User placeholders#
Whilst one strategy to minimising startup times is to increase the number of user pods that fit onto a single node (thereby reducing the number of times a node needs to be scaled up across the event), this approach will still introduce waiting points when a scale up is required.
A useful mechanism for reducing the likelihood of a blocking scale up is the use of user-placeholders. This technique involves scheduling pods that represent a “seat” or “placeholder” for anticipated user servers. Once users join the cluster, these pods are evicted by the scheduler to make room for the real user pods.

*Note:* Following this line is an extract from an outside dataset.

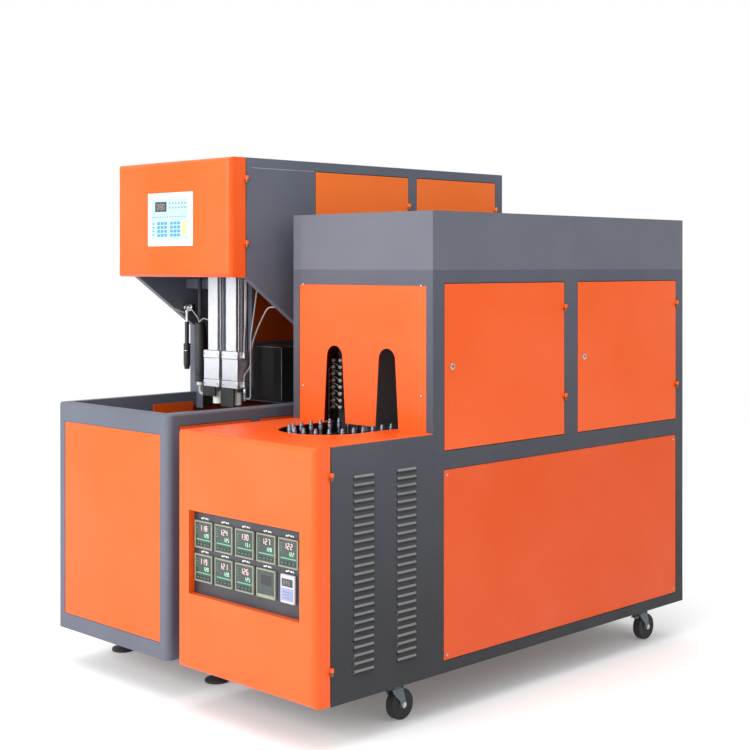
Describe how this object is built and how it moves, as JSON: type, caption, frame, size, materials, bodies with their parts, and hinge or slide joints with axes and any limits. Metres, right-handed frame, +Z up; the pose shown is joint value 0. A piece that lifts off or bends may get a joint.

To illustrate this, consider a hub with a dedicated user nodepool. Each node can support 64 singleuser pods. Let’s imagine that the number of user placeholder replicas is set to 32:
Initially, there will be 32 user placeholder pods running on a single user node.
For the next 32 users that join, no scaling up will occur, and once all of the users have joined, the node will be “full” with 32 users and 32 placeholders.
Once the 33rd user joins, one of the user placeholders will be evicted, triggering a scale up to maintain the 32 user-node replica requirement.
Conventionally, one might imaging that the 34th user (and the 35th, etc.) will immediately be able to spawn their server pod, as the scheduler continues to evict pods. In practice this is not what happens. Instead, once the first placeholder pod is evicted and the autoscaler triggers a scale up, subsequent user pods are directly scheduled on the not-yet-ready node. This introduces head-of-line blocking for 31 of these 32 subsequent users.
Choosing placeholder resources#
As such, it is more effective to create a singular placeholder pods that represents $N$ users. For example, if we wish to reserve capacity for 32 users, and each user is guaranteed 1GiB of memory, then we would create a placeholder pod with a 32GiB memory request. In the extreme case, we might wish to reserve an entire node. We must be careful not to request more RAM than is available after the kube-system pods have been started on the node. In practice, this might mean leaving ~2GiB of memory (though this should be confirmed through testing).
In event conditions, we might anticipate a particular rate at which users attempt to start their servers. Measurements of this value can be derived from previous event instances. If one such event needs to support 60 users every 3 minutes, and it takes 10 minutes for a node to spin up, we will need to have room for $60/3 * 10 = 200$ users. We can compute the appropriate number of resources accordingly.
Auxiliary considerations#
Simply ensuring that a node is ready to accept user pods is not sufficient to ensure that users do not experience delays when the user node pool is scaled up. In order to start user pods, the cluster needs to pull their respective OCI container images from the container registry. If we do not do this ahead of time, the first user to require a particular image will need to wait for it to be pulled to the cluster, as will all other image users.
We can anticipate this be pre-pulling the various images required at node startup time, using the continuous image puller (see 1. Pre-pulling the image). This should only be used on dedicated nodepools in which the number of images is small (as pulling a set of images delays the time until the node is considered available to user pods).
An example configuration might look something like
jupyterhub:
prePuller:
continuous:
enabled: true
scheduling:
userPlaceholder:
# Keep at least half of a 64 GiB node free
replicas: 1
resources:
requests:
memory: 32Gi